So why did the list of asession.run return in wrong order? is there a way to get the result in the same order they being send?

z3ch5 avatar Sep 10 '21 11:09 z3ch5

According to line 838 of requests_html.py indeed the return order should match the call order. I don't think the way it is written that is possible. The whole point of acyncio is that one longer operation should not block a faster one. The order of the return depends on which site replies first.

I was using an example to debug a problem of my own, where only ever one call would work, the 2nd would always hang forever. Turns out a problem with an old install of Python 3.8 in Windows. Deleted it all and installed it all again fixed it.
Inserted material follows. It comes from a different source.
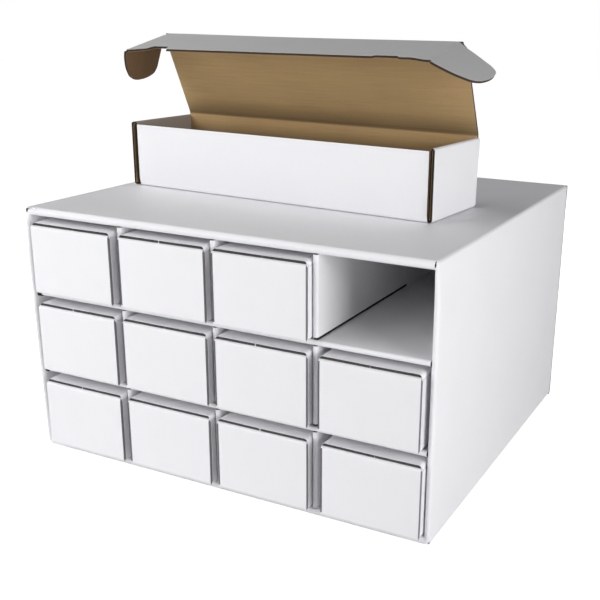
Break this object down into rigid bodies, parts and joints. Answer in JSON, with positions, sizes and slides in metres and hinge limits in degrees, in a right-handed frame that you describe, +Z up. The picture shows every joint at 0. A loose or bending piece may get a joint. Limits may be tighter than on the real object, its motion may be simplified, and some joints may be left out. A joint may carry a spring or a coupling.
{
  "type": "trading card drawer box",
  "caption": "Corrugated cabinet with bays in rows and columns, closed card boxes that slide out like drawers, and one card box standing open on top",
  "frame": {"origin": "middle of the cabinet's underside", "axes": "+X right as seen from the front, +Y to the back, +Z up; the drawers slide out along -Y"},
  "size_m": [0.46, 0.4284, 0.4392],
  "materials": {
    "white_board": "white coated corrugated board, satin",
    "inner_board": "white coated corrugated board in the bays, satin",
    "kraft_board": "uncoated brown kraft inside, white coating outside"
  },
  "bodies": {
    "cabinet": {"top_panel": "white_board", "bottom_panel": "white_board", "left_side_panel": "white_board", "right_side_panel": "white_board", "back_flap_upper": "white_board", "back_flap_lower": "white_board", "top_liner": "inner_board", "bottom_liner": "inner_board", "left_liner": "inner_board", "right_liner": "inner_board", "back_liner": "inner_board", "shelf_upper": "white_board", "shelf_lower": "white_board", "divider_left": "white_board", "divider_middle": "white_board", "divider_right": "white_board"},
    "drawer_row1_col1": {"drawer_tray_row1_col1": "white_board", "drawer_lid_row1_col1": "white_board", "drawer_tuck_flap_row1_col1": "white_board"},
    "drawer_row1_col2": {"drawer_tray_row1_col2": "white_board", "drawer_lid_row1_col2": "white_board", "drawer_tuck_flap_row1_col2": "white_board"},
    "drawer_row1_col3": {"drawer_tray_row1_col3": "white_board", "drawer_lid_row1_col3": "white_board", "drawer_tuck_flap_row1_col3": "white_board"},
    "drawer_row2_col1": {"drawer_tray_row2_col1": "white_board", "drawer_lid_row2_col1": "white_board", "drawer_tuck_flap_row2_col1": "white_board"},
    "drawer_row2_col2": {"drawer_tray_row2_col2": "white_board", "drawer_lid_row2_col2": "white_board", "drawer_tuck_flap_row2_col2": "white_board"},
    "drawer_row2_col3": {"drawer_tray_row2_col3": "white_board", "drawer_lid_row2_col3": "white_board", "drawer_tuck_flap_row2_col3": "white_board"},
    "drawer_row2_col4": {"drawer_tray_row2_col4": "white_board", "drawer_lid_row2_col4": "white_board", "drawer_tuck_flap_row2_col4": "white_board"},
    "drawer_row3_col1": {"drawer_tray_row3_col1": "white_board", "drawer_lid_row3_col1": "white_board", "drawer_tuck_flap_row3_col1": "white_board"},
    "drawer_row3_col2": {"drawer_tray_row3_col2": "white_board", "drawer_lid_row3_col2": "white_board", "drawer_tuck_flap_row3_col2": "white_board"},
    "drawer_row3_col3": {"drawer_tray_row3_col3": "white_board", "drawer_lid_row3_col3": "white_board", "drawer_tuck_flap_row3_col3": "white_board"},
    "drawer_row3_col4": {"drawer_tray_row3_col4": "white_board", "drawer_lid_row3_col4": "white_board", "drawer_tuck_flap_row3_col4": "white_board"},
    "display_tray": {"display_box_tray": "white_board"},
    "display_lid": {"display_box_lid": "kraft_board"},
    "display_tuck_flap": {"display_box_tuck_flap": "white_board"},
    "display_ear_left": {"display_box_ear_left": "white_board"},
    "display_ear_right": {"display_box_ear_right": "white_board"}
  },
  "joints": [
    {"name": "drawer_slide_row1_col1", "type": "slide", "parent": "cabinet", "child": "drawer_row1_col1", "axis": [0, -1, 0], "range_m": [-0.036, 0.378]},
    {"name": "drawer_slide_row1_col2", "type": "slide", "parent": "cabinet", "child": "drawer_row1_col2", "axis": [0, -1, 0], "range_m": [-0.036, 0.378]},
    {"name": "drawer_slide_row1_col3", "type": "slide", "parent": "cabinet", "child": "drawer_row1_col3", "axis": [0, -1, 0], "range_m": [-0.036, 0.378]},
    {"name": "drawer_slide_row2_col1", "type": "slide", "parent": "cabinet", "child": "drawer_row2_col1", "axis": [0, -1, 0], "range_m": [-0.036, 0.378]},
    {"name": "drawer_slide_row2_col2", "type": "slide", "parent": "cabinet", "child": "drawer_row2_col2", "axis": [0, -1, 0], "range_m": [-0.036, 0.378]},
    {"name": "drawer_slide_row2_col3", "type": "slide", "parent": "cabinet", "child": "drawer_row2_col3", "axis": [0, -1, 0], "range_m": [-0.036, 0.378]},
    {"name": "drawer_slide_row2_col4", "type": "slide", "parent": "cabinet", "child": "drawer_row2_col4", "axis": [0, -1, 0], "range_m": [-0.036, 0.378]},
    {"name": "drawer_slide_row3_col1", "type": "slide", "parent": "cabinet", "child": "drawer_row3_col1", "axis": [0, -1, 0], "range_m": [-0.036, 0.378]},
    {"name": "drawer_slide_row3_col2", "type": "slide", "parent": "cabinet", "child": "drawer_row3_col2", "axis": [0, -1, 0], "range_m": [-0.036, 0.378]},
    {"name": "drawer_slide_row3_col3", "type": "slide", "parent": "cabinet", "child": "drawer_row3_col3", "axis": [0, -1, 0], "range_m": [-0.036, 0.378]},
    {"name": "drawer_slide_row3_col4", "type": "slide", "parent": "cabinet", "child": "drawer_row3_col4", "axis": [0, -1, 0], "range_m": [-0.036, 0.378]},
    {"name": "display_box_lift", "type": "slide", "parent": "cabinet", "child": "display_tray", "axis": [0, 0, 1], "range_m": [0, 0.15]},
    {"name": "display_lid_hinge", "type": "hinge", "parent": "display_tray", "child": "display_lid", "pos_m": [-0.01511, 0.03741, 0.34305], "axis": [-0.9971, 0.0755, 0], "range_deg": [-65.8, 17]},
    {"name": "display_tuck_flap_fold", "type": "hinge", "parent": "display_lid", "child": "display_tuck_flap", "pos_m": [-0.01827, -0.00446, 0.4365], "axis": [0.9971, -0.0755, 0], "range_deg": [-78.3, 20.23]},
    {"name": "display_ear_left_fold", "type": "hinge", "parent": "display_tuck_flap", "child": "display_ear_left", "pos_m": [-0.20155, 0.00942, 0.4365], "axis": [-0.0736, -0.972, -0.2233], "range_deg": [-59.22, 15.3]},
    {"name": "display_ear_right_fold", "type": "hinge", "parent": "display_tuck_flap", "child": "display_ear_right", "pos_m": [0.165, -0.01834, 0.4365], "axis": [0.0736, 0.972, 0.2233], "range_deg": [-32.24, 8.33]}
  ],
  "couplings": [
    {"joint": "display_tuck_flap_fold", "follows": "display_lid_hinge", "ratio": 1.19},
    {"joint": "display_ear_left_fold", "follows": "display_lid_hinge", "ratio": 0.9},
    {"joint": "display_ear_right_fold", "follows": "display_lid_hinge", "ratio": 0.49}
  ]
}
Anyway, for completeness, I took your code and updated it to work round the issue you point out. Though I think this is a bug as the code should behave as it's comments say.

import functools
from requests_html import AsyncHTMLSession

async def get_link(link, results):
    r = await asession.get(link)
    f = {link: r}
    results[link] = (r.url, r)
    #return f

asession = AsyncHTMLSession()

links = [
    'https://google.com',
    'https://yahoo.com',
    'https://python.org'
]

results = {}

links = [
    functools.partial(get_link, link, results) for link in links
]

print(links)
print(results)

asession.run(*links)

print(results)

the-moog avatar Apr 09 '22 22:04 the-moog